I'm prayin for you girl. Hang in there. You deserve WAY better than this. You are a great great girl! Never forget that.
I'm am sorry girl. Hopefully there is some explanation. One step at a time...
I'm so sorry - you seem like such a sweet person and I know all of this stuff can be so frustrating! I hope everything works out!
keep your head up! Your life WILL not turn to crap! You will find your person and your way. Maybe there are already in your life...maybe they are confused...maybe they aren't around yet. Either way, you need to do what is best for you and put you first!
Smile!
Think positive thoughts.
Enjoy your "vacation" and try not to stress too much. Men can be complete ass! But hang in there!!
**Hug**
Oh girl, this stuff sucks...it hurts... IT is crap, but you have a lot going on in your life that is so not crap. Try to hang on to those things to help get your thru the crappy relationship stuff.
I've given up on trying to figure out why guys do things the way they do, I just hope for your sake that it all gets straightened out one way or another and as soon as it possibly can.

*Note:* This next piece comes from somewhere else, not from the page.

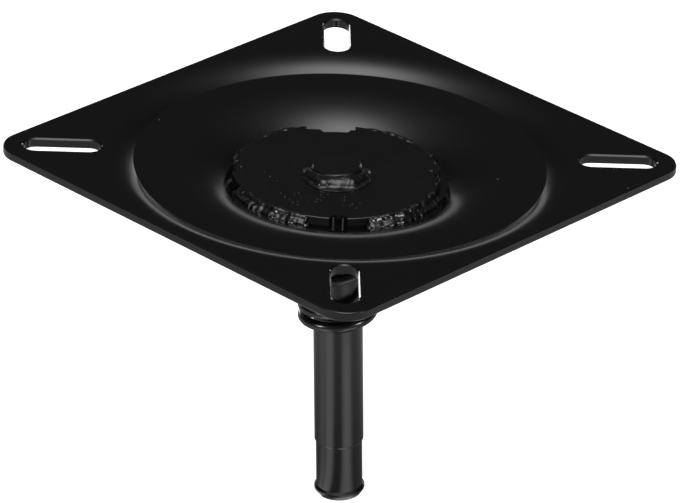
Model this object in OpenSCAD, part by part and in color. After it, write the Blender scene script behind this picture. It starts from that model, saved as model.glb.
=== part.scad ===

Ok dear, first things first--you're 25--a mere bambino! If it makes you feel better, at 25, I was fresh-out of a 4 year relationship, and feeling like I'd never get married. I was going out with the girls every weekend, and just liking the real me that slowly, but surely came back after being in an uber-possessive relationship that long. Low and behold, hubby came along--again. We had been friends since I was 22. I didn't get married until I was 28---2 months shy of 29, and I have to tell you, I wouldn't have had it any other way. We're in a mature, trusting relationship, and neither of us yank the other around. I don't want you to settle for someone you can trust because you're worried about being alone. You have FAR too much going for you, and with the prospect of more deployments, you need to be sure that you can trust Sweets. My mom jokes that I kissed EVERY frog until I found my prince, and I promise-your prince is out there! Maybe it's sweets, but maybe it's not. Be careful with the rumors though--they run RAMPANT, especially around homecoming time. Hugs!